El reino de este mundo… de fuego
Con tablas y listones que sobraban de la carpintería de D. Félix Pérez y que, generosamente me daba, construí, con doce años, una mesa, estanterías y banca para hacer mi cuarto de estudio en el pajero de teja francesa, con techo de dos aguas, que estaba edificado hacía siglos. Al lado se depositaban los sarmientos para soasar pescado y carne de conejo.
Alejo Carpentier cuando refiere a Mackandal en El Reino de este Mundo en su metamorfosis parece que predijo la incandescencia de este volcán. Se volvió a asentar, nervudo y duro, con testículos como piedras, en su inacabable lucha.

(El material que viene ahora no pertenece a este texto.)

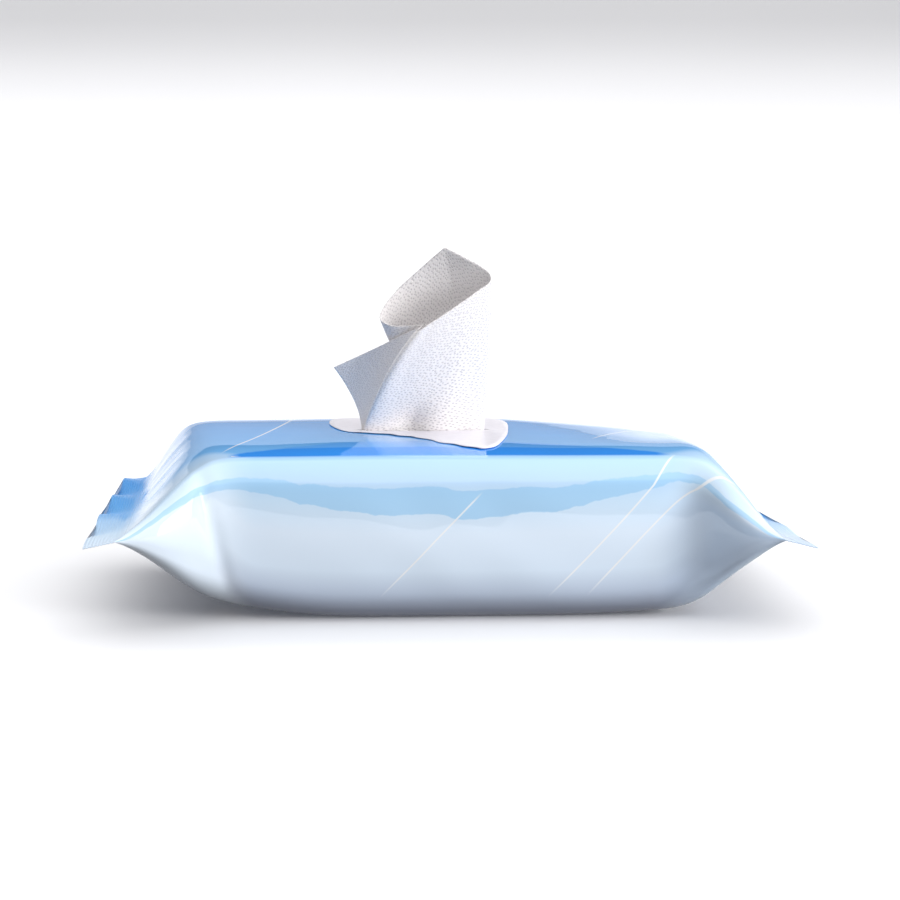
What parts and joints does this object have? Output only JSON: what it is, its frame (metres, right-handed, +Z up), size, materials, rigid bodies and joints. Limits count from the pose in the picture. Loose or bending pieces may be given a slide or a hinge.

Este monstruo se refocila con vituperios de humo y estruendos, de día. Guarda su varietal morapio para las noches de las tierras de vino arrasadas a empellones, buscando las casas, recuerdos y medios de vida.

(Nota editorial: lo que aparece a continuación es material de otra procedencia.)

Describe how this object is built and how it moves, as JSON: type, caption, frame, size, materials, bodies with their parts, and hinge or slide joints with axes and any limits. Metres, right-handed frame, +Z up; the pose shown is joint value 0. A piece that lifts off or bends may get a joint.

Es el engendro natural más concupiscente de la historia de esta Isla. Se tremolina en el paisaje forjado con el trabajo de la gente humilde y hasta poderosa. Declama sin pudor con libelos infernales para causar daño, dolor.
No deja sino estrazas y escorias que, algunas, ruedan sin ejes de simetría por donde encuentran orografías aparentes.
En un almendrero centenario, de dos troncos en V, Tonito y yo construimos un mecedero que nos acercaba a las estrellas que hoy lloran conmigo y con La Palma. Desconsuelo. Casa de mamá en ruinas, recuerdos ennegrecidos en una pared de diez o doce metros surgidos desde las mismas entrañas del reino de este mundo que no es el de Carpentier y sus esclavos haitianos sino del mismo mal personificado en negro manto que sustituyó almendrero y pajero de los libros. Ya el pajero de mis estanterías de retales no está. El mecedero tampoco.